# To be done
Reproduce all of the material word for word.

┄┄┄┄┄┄

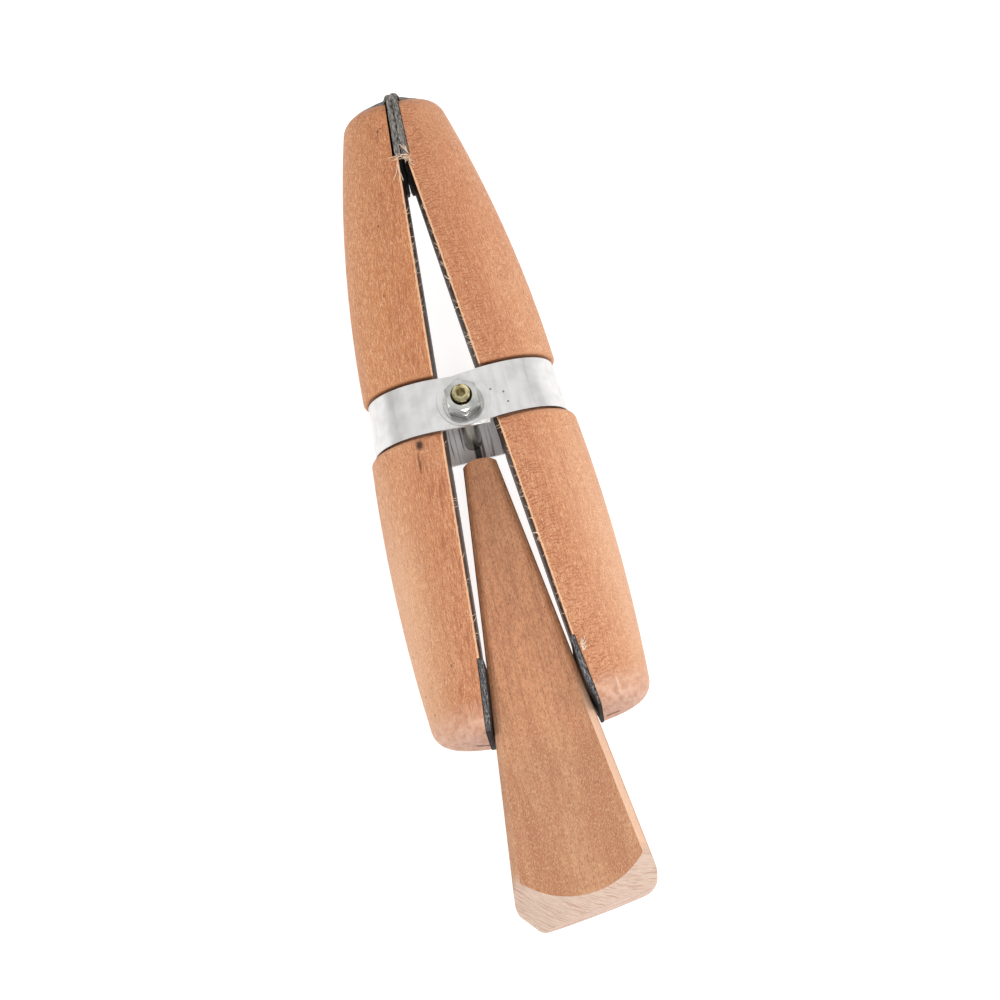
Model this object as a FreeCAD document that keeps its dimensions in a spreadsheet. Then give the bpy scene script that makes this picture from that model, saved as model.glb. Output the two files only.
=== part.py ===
import FreeCAD, Part
import math
import os

import Sketcher
from FreeCAD import Placement, Rotation, Vector

# Hand-held wooden stitching clamp: two turned half-round jaws held at the waist by a metal
# strap, leather pads at both ends of both jaws, and a wooden wedge driven between the lower ends.
#
# Frame: +Z up out of the face that carries the clamp nut, +Y from the wedge to the jaw tips,
# X across the split. The clamp lies on its back and the origin is under the middle of its box.
# Each jaw is drawn in a frame of its own: x outwards from its flat inner face, y along its axis.

DIMENSIONS = [
    # alias, value in mm or degrees, what it is
    ("waist_y", 20.45, "strap middle, from the origin"),
    ("waist_z", 20.9, "split's mid height, above the bed"),
    ("half_gap", 5.8, "waist centre to each jaw's inner face"),
    ("jaw_lean", 4.65, "angle of each inner face to the long axis"),
    ("top_end", 75.7, "waist to jaw tip"),
    ("bottom_end", 74.2, "waist to lower end"),
    ("shoulder_radius", 17.2, "turned radius above the strap"),
    ("rim_radius", 17.5, "turned radius below the strap"),
    ("tip_radius", 11.5, "turned radius at the tip, before rounding"),
    ("foot_radius", 12.9, "turned radius at the lower end, before rounding"),
    ("upper_barrel", 300.0, "long curve of the upper part"),
    ("lower_barrel", 380.0, "long curve of the lower part"),
    ("tip_rounding", 4.5, "rounding of the tip"),
    ("foot_rounding", 5.0, "rounding of the lower end"),
    ("shoulder_rounding", 0.7, "eased edge above the strap"),
    ("rim_rounding", 1.2, "eased edge below the strap"),
    ("groove_half", 6.75, "half width of the strap groove"),
    ("groove_crown", 15.35, "groove floor radius at its middle"),
    ("groove_edge", 14.6, "groove floor radius at its sides"),
    ("pad_thick", 1.5, "leather thickness at the lower ends"),
    ("upper_pad_start", 60.3, "waist to the lower edge of an upper pad"),
    ("left_notch_start", 1.25, "left jaw's notch depth at the pad's lower edge"),
    ("left_notch_tip", 1.15, "left jaw's notch depth at the tip"),
    ("left_face_start", -0.75, "left pad's face, from the jaw's own, at its lower edge"),
    ("left_face_tip", -0.35, "left pad's face, from the jaw's own, at the tip"),
    ("right_notch_start", 1.0, "right jaw's notch depth at the pad's lower edge"),
    ("right_notch_tip", 2.7, "right jaw's notch depth at the tip"),
    ("right_face_start", -0.85, "right pad's face, from the jaw's own, at its lower edge"),
    ("right_face_tip", 1.25, "right pad's face, from the jaw's own, at the tip"),
    ("cap_radius", 7.3, "how far the leather spreads over the tip"),
    ("cap_thick", 0.9, "leather over the tip"),
    ("fold_rise", 0.2, "how much the fold stands above that leather"),
    ("lower_pad_start", 58.2, "waist to the upper edge of a lower pad"),
    ("lower_notch_start", 0.52, "notch depth at the pad's upper edge"),
    ("lower_notch_foot", 1.27, "notch depth at the lower end"),
    ("strap_half", 6.0, "half width of the strap"),
    ("strap_inner", 15.5, "radius inside the strap"),
    ("strap_thick", 0.8, "strip thickness"),
    ("lap_blend", 60.0, "angle where the upper layer leaves the right jaw"),
    ("tail_length", 11.0, "lower layer's flat tail"),
    ("screw_x", -0.2, "screw axis across the clamp, from the waist"),
    ("screw_y", -1.4, "screw axis along the clamp, from the waist"),
    ("screw_radius", 2.0, "screw radius"),
    ("screw_front", 26.3, "front end of the screw"),
    ("screw_back", -20.9, "back end of the screw"),
    ("screw_chamfer", 0.6, "chamfer at each end"),
    ("socket_flats", 2.0, "hex socket, across flats"),
    ("socket_depth", 2.4, "hex socket depth"),
    ("bore_radius", 2.05, "bore of the nuts, washers and strap"),
    ("nut_flats", 7.0, "nut, across flats"),
    ("nut_height", 3.2, "nut height"),
    ("nut_sink", 0.4, "countersink of its bore"),
    ("washer_radius", 4.5, "washer's outer radius"),
    ("washer_thick", 0.8, "washer's thickness"),
    ("wedge_thick", 14.0, "thickness of the wedge's board"),
    ("wedge_tip_y", -12.7, "wedge tip, from the waist"),
    ("wedge_tip_half", 3.85, "half width at the tip"),
    ("wedge_tip_bulge", 0.9, "rounding of the tip in plan"),
    ("butt_right_x", 16.42, "butt corner, right"),
    ("butt_right_y", -114.5, "butt corner, right"),
    ("butt_left_x", -11.6, "butt end, left"),
    ("butt_left_y", -118.0, "butt end, left"),
    ("facet_x", -16.2, "where the left corner facet starts"),
    ("facet_y", -112.2, "where the left corner facet starts"),
    ("butt_corner", 4.5, "right butt corner radius"),
    ("facet_corner", 2.5, "radii at the facet"),
    ("wedge_chamfer", 1.3, "planed chamfer of the right-hand long edges"),
    ("wedge_arris", 0.4, "eased left-hand long edges"),
    ("bevel_centre_y", -94.0, "centre of the curved butt bevel"),
    ("bevel_radius", 18.4, "bevel's radius at the board's face"),
    ("bevel_slope", 1.5, "bevel's run for each mm of drop"),
    ("bevel_crown", 40.0, "bevel's own convex curve"),
]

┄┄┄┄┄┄

# Exercise answer
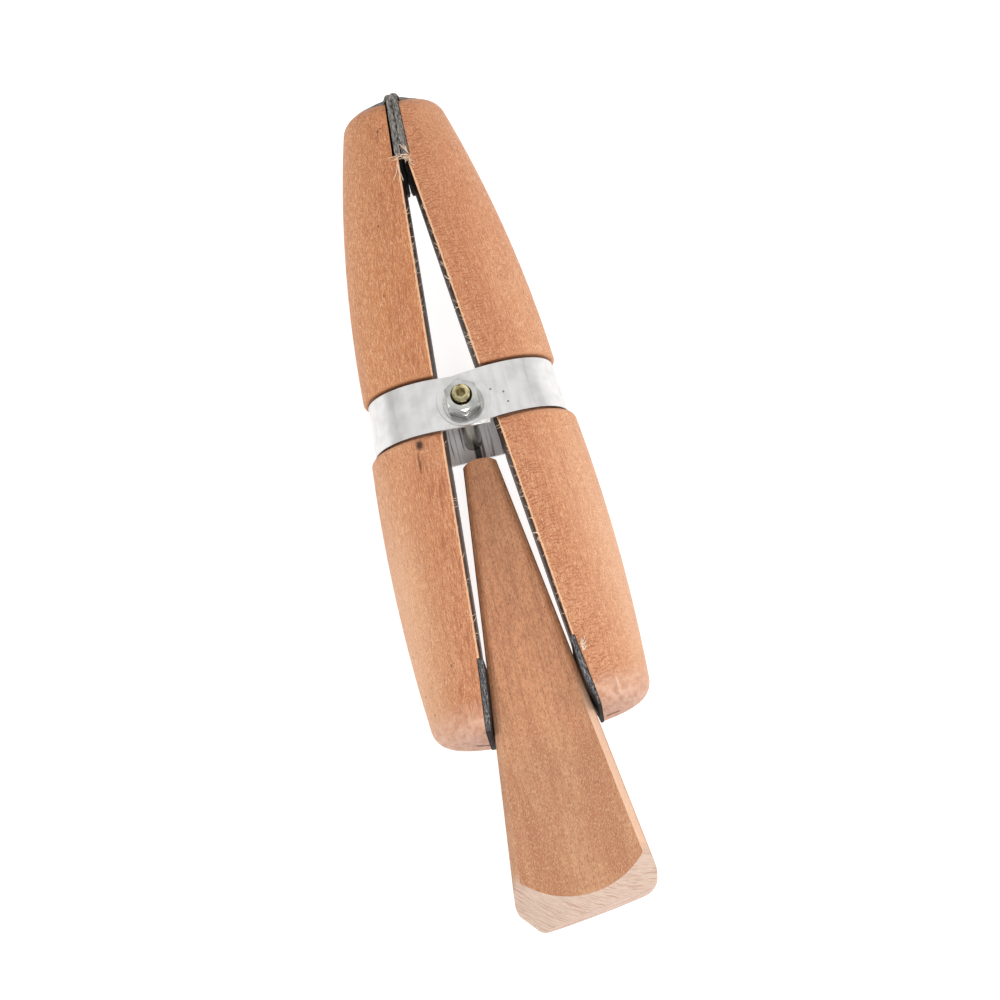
Model this object as a FreeCAD document that keeps its dimensions in a spreadsheet. Then give the bpy scene script that makes this picture from that model, saved as model.glb. Output the two files only.
=== part.py ===
import FreeCAD, Part
import math
import os

import Sketcher
from FreeCAD import Placement, Rotation, Vector

# Hand-held wooden stitching clamp: two turned half-round jaws held at the waist by a metal
# strap, leather pads at both ends of both jaws, and a wooden wedge driven between the lower ends.
#
# Frame: +Z up out of the face that carries the clamp nut, +Y from the wedge to the jaw tips,
# X across the split. The clamp lies on its back and the origin is under the middle of its box.
# Each jaw is drawn in a frame of its own: x outwards from its flat inner face, y along its axis.

DIMENSIONS = [
    # alias, value in mm or degrees, what it is
    ("waist_y", 20.45, "strap middle, from the origin"),
    ("waist_z", 20.9, "split's mid height, above the bed"),
    ("half_gap", 5.8, "waist centre to each jaw's inner face"),
    ("jaw_lean", 4.65, "angle of each inner face to the long axis"),
    ("top_end", 75.7, "waist to jaw tip"),
    ("bottom_end", 74.2, "waist to lower end"),
    ("shoulder_radius", 17.2, "turned radius above the strap"),
    ("rim_radius", 17.5, "turned radius below the strap"),
    ("tip_radius", 11.5, "turned radius at the tip, before rounding"),
    ("foot_radius", 12.9, "turned radius at the lower end, before rounding"),
    ("upper_barrel", 300.0, "long curve of the upper part"),
    ("lower_barrel", 380.0, "long curve of the lower part"),
    ("tip_rounding", 4.5, "rounding of the tip"),
    ("foot_rounding", 5.0, "rounding of the lower end"),
    ("shoulder_rounding", 0.7, "eased edge above the strap"),
    ("rim_rounding", 1.2, "eased edge below the strap"),
    ("groove_half", 6.75, "half width of the strap groove"),
    ("groove_crown", 15.35, "groove floor radius at its middle"),
    ("groove_edge", 14.6, "groove floor radius at its sides"),
    ("pad_thick", 1.5, "leather thickness at the lower ends"),
    ("upper_pad_start", 60.3, "waist to the lower edge of an upper pad"),
    ("left_notch_start", 1.25, "left jaw's notch depth at the pad's lower edge"),
    ("left_notch_tip", 1.15, "left jaw's notch depth at the tip"),
    ("left_face_start", -0.75, "left pad's face, from the jaw's own, at its lower edge"),
    ("left_face_tip", -0.35, "left pad's face, from the jaw's own, at the tip"),
    ("right_notch_start", 1.0, "right jaw's notch depth at the pad's lower edge"),
    ("right_notch_tip", 2.7, "right jaw's notch depth at the tip"),
    ("right_face_start", -0.85, "right pad's face, from the jaw's own, at its lower edge"),
    ("right_face_tip", 1.25, "right pad's face, from the jaw's own, at the tip"),
    ("cap_radius", 7.3, "how far the leather spreads over the tip"),
    ("cap_thick", 0.9, "leather over the tip"),
    ("fold_rise", 0.2, "how much the fold stands above that leather"),
    ("lower_pad_start", 58.2, "waist to the upper edge of a lower pad"),
    ("lower_notch_start", 0.52, "notch depth at the pad's upper edge"),
    ("lower_notch_foot", 1.27, "notch depth at the lower end"),
    ("strap_half", 6.0, "half width of the strap"),
    ("strap_inner", 15.5, "radius inside the strap"),
    ("strap_thick", 0.8, "strip thickness"),
    ("lap_blend", 60.0, "angle where the upper layer leaves the right jaw"),
    ("tail_length", 11.0, "lower layer's flat tail"),
    ("screw_x", -0.2, "screw axis across the clamp, from the waist"),
    ("screw_y", -1.4, "screw axis along the clamp, from the waist"),
    ("screw_radius", 2.0, "screw radius"),
    ("screw_front", 26.3, "front end of the screw"),
    ("screw_back", -20.9, "back end of the screw"),
    ("screw_chamfer", 0.6, "chamfer at each end"),
    ("socket_flats", 2.0, "hex socket, across flats"),
    ("socket_depth", 2.4, "hex socket depth"),
    ("bore_radius", 2.05, "bore of the nuts, washers and strap"),
    ("nut_flats", 7.0, "nut, across flats"),
    ("nut_height", 3.2, "nut height"),
    ("nut_sink", 0.4, "countersink of its bore"),
    ("washer_radius", 4.5, "washer's outer radius"),
    ("washer_thick", 0.8, "washer's thickness"),
    ("wedge_thick", 14.0, "thickness of the wedge's board"),
    ("wedge_tip_y", -12.7, "wedge tip, from the waist"),
    ("wedge_tip_half", 3.85, "half width at the tip"),
    ("wedge_tip_bulge", 0.9, "rounding of the tip in plan"),
    ("butt_right_x", 16.42, "butt corner, right"),
    ("butt_right_y", -114.5, "butt corner, right"),
    ("butt_left_x", -11.6, "butt end, left"),
    ("butt_left_y", -118.0, "butt end, left"),
    ("facet_x", -16.2, "where the left corner facet starts"),
    ("facet_y", -112.2, "where the left corner facet starts"),
    ("butt_corner", 4.5, "right butt corner radius"),
    ("facet_corner", 2.5, "radii at the facet"),
    ("wedge_chamfer", 1.3, "planed chamfer of the right-hand long edges"),
    ("wedge_arris", 0.4, "eased left-hand long edges"),
    ("bevel_centre_y", -94.0, "centre of the curved butt bevel"),
    ("bevel_radius", 18.4, "bevel's radius at the board's face"),
    ("bevel_slope", 1.5, "bevel's run for each mm of drop"),
    ("bevel_crown", 40.0, "bevel's own convex curve"),
]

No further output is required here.